Supplied information start

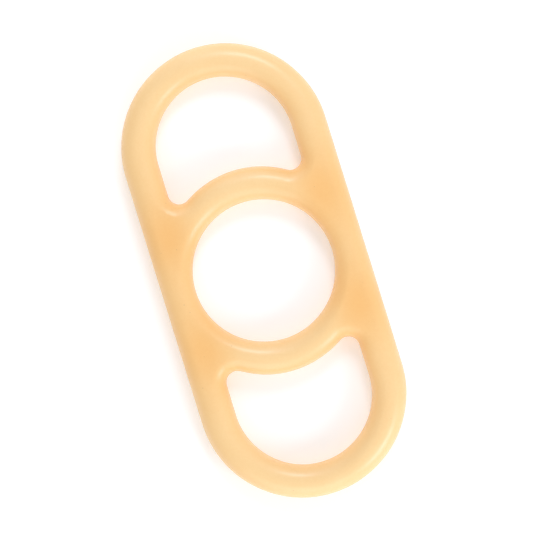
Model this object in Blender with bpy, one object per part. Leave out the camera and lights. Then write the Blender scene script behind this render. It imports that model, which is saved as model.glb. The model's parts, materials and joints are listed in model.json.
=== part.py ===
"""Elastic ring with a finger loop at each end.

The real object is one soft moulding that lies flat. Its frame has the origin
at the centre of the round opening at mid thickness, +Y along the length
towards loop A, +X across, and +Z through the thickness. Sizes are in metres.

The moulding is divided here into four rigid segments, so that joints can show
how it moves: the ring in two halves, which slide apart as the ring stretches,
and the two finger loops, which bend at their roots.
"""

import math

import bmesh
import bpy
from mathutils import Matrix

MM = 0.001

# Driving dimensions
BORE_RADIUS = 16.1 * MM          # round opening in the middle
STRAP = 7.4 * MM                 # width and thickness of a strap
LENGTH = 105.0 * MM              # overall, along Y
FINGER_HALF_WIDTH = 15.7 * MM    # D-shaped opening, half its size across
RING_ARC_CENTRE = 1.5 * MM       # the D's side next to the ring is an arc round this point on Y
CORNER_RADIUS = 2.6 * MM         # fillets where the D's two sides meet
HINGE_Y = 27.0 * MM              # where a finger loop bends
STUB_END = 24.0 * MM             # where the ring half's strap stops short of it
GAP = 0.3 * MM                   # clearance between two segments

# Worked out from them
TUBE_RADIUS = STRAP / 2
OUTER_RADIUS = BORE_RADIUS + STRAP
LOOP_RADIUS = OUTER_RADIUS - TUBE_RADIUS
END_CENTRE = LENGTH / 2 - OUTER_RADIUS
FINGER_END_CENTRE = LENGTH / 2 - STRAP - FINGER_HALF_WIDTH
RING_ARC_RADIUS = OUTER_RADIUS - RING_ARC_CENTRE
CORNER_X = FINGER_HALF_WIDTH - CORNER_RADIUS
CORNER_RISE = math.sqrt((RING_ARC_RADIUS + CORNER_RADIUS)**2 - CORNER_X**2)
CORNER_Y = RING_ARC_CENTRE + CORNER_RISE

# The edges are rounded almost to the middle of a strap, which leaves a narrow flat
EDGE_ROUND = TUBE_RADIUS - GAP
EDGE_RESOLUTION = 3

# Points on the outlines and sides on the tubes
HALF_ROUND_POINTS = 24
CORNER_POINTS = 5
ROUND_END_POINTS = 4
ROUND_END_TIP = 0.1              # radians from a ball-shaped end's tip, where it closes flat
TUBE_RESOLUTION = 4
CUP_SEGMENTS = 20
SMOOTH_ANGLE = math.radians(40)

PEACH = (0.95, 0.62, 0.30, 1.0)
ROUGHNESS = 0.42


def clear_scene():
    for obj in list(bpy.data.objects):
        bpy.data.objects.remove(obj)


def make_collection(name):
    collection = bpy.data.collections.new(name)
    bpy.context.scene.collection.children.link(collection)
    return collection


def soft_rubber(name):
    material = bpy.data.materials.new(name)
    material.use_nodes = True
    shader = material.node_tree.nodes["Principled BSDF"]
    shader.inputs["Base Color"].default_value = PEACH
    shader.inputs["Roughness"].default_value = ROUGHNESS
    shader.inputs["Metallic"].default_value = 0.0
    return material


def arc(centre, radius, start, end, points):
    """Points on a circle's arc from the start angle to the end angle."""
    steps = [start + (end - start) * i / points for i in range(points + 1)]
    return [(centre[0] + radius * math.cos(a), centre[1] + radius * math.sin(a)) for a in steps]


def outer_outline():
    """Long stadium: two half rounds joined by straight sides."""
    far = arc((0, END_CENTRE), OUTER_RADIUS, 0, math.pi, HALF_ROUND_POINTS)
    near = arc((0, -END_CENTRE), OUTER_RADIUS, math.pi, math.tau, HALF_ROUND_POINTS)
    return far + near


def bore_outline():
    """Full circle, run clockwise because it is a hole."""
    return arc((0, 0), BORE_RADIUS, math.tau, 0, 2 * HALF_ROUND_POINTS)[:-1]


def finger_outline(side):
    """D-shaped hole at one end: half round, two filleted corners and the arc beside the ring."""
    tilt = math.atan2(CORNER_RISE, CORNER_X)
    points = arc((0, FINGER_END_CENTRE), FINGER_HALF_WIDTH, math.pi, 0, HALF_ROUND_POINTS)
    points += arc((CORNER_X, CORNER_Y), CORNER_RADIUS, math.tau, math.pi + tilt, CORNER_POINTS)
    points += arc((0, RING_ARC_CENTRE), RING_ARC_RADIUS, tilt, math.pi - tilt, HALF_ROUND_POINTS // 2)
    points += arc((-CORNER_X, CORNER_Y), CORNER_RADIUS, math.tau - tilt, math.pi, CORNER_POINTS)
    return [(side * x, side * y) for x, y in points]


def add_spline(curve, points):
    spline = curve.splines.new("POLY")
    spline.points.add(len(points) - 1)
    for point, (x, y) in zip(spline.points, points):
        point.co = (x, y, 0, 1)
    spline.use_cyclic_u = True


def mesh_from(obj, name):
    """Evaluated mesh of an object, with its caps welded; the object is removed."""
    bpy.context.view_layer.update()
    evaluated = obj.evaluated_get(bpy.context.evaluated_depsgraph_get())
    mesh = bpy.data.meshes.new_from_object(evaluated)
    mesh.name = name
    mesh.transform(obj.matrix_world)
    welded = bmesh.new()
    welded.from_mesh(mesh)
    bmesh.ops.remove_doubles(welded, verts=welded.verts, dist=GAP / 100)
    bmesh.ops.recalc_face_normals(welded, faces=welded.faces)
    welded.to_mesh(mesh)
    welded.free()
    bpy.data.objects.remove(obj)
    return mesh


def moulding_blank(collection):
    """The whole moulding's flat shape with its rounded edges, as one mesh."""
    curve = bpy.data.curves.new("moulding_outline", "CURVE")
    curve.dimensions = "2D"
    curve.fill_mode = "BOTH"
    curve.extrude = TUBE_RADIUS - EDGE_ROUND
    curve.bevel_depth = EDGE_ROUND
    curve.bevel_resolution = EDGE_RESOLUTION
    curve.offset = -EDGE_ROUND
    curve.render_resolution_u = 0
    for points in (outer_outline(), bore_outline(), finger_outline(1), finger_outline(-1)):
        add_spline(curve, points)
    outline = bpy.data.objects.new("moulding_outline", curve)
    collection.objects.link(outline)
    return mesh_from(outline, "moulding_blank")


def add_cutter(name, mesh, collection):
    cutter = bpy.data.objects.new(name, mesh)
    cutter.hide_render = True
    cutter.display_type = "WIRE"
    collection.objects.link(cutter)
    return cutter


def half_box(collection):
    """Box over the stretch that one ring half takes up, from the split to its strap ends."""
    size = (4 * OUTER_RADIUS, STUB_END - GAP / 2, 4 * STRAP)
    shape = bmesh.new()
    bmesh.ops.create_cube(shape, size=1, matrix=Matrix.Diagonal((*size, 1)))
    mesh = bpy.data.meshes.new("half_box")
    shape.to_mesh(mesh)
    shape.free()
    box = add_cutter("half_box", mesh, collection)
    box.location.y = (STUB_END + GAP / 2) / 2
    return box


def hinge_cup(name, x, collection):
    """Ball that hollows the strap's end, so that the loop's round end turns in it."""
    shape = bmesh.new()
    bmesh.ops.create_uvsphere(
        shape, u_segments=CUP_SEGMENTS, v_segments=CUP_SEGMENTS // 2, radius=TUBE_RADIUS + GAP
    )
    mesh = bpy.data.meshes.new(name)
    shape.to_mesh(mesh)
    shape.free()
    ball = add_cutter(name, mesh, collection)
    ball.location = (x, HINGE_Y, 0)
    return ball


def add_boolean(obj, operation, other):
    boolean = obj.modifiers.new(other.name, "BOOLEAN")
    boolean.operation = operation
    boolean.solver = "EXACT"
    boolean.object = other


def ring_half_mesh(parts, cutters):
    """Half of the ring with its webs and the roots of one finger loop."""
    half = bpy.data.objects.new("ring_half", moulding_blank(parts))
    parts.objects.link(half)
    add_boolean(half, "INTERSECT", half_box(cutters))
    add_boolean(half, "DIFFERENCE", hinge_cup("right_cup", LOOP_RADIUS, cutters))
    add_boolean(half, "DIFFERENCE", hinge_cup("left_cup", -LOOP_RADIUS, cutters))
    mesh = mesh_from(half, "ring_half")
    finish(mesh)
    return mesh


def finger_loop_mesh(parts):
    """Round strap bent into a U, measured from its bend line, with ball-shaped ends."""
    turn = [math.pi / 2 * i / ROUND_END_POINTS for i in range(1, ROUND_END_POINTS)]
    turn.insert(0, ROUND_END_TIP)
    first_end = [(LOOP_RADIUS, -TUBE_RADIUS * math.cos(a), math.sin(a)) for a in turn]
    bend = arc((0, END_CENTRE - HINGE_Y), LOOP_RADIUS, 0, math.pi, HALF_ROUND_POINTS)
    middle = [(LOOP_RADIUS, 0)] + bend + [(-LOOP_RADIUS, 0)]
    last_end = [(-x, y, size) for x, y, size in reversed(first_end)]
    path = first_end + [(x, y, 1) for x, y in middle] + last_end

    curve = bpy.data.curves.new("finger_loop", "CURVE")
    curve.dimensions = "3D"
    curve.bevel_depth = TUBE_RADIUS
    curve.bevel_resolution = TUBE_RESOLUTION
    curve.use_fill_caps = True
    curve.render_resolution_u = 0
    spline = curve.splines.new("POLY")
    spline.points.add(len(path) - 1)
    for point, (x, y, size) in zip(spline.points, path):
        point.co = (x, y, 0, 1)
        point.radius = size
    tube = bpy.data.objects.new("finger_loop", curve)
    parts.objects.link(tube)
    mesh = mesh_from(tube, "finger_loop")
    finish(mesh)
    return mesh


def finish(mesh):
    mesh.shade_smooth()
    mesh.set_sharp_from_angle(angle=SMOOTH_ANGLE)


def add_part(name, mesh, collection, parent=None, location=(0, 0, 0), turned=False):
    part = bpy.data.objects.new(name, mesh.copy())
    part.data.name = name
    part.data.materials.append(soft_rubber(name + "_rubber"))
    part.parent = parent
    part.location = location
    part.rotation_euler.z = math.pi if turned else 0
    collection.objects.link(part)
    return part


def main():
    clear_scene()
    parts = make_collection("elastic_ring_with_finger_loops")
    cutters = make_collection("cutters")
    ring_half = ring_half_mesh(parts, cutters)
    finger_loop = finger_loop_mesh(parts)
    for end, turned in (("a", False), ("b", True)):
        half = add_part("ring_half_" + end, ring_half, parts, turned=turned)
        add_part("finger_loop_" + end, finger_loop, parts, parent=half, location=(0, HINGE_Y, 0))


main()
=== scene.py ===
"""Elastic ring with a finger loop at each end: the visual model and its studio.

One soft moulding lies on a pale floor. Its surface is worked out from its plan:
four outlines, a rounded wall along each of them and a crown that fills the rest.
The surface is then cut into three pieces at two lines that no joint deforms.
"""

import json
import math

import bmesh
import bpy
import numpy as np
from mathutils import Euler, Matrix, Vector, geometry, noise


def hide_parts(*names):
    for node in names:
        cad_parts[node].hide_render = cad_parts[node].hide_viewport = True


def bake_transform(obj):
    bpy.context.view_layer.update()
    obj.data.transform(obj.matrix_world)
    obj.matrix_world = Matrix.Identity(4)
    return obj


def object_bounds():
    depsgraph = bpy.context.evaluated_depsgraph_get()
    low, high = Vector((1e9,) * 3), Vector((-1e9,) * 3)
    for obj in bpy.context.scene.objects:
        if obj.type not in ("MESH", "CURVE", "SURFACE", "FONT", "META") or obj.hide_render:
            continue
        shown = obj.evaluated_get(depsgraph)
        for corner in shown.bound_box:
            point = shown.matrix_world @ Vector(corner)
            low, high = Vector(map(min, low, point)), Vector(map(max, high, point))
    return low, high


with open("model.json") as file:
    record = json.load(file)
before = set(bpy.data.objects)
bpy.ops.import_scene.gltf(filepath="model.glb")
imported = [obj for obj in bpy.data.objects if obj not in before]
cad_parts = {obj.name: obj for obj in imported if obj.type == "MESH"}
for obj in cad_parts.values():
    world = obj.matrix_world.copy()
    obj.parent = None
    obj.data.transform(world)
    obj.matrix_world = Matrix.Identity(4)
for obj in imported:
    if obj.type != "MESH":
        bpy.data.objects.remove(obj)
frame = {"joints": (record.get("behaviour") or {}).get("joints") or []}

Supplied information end

◆ What is asked: Exactly and only the lines from the one containing "if obj.type not" through the end of the material are to be reproduced, both ends included.

◆ Answer for the task:
        if obj.type not in ("MESH", "CURVE", "SURFACE", "FONT", "META") or obj.hide_render:
            continue
        shown = obj.evaluated_get(depsgraph)
        for corner in shown.bound_box:
            point = shown.matrix_world @ Vector(corner)
            low, high = Vector(map(min, low, point)), Vector(map(max, high, point))
    return low, high


with open("model.json") as file:
    record = json.load(file)
before = set(bpy.data.objects)
bpy.ops.import_scene.gltf(filepath="model.glb")
imported = [obj for obj in bpy.data.objects if obj not in before]
cad_parts = {obj.name: obj for obj in imported if obj.type == "MESH"}
for obj in cad_parts.values():
    world = obj.matrix_world.copy()
    obj.parent = None
    obj.data.transform(world)
    obj.matrix_world = Matrix.Identity(4)
for obj in imported:
    if obj.type != "MESH":
        bpy.data.objects.remove(obj)
frame = {"joints": (record.get("behaviour") or {}).get("joints") or []}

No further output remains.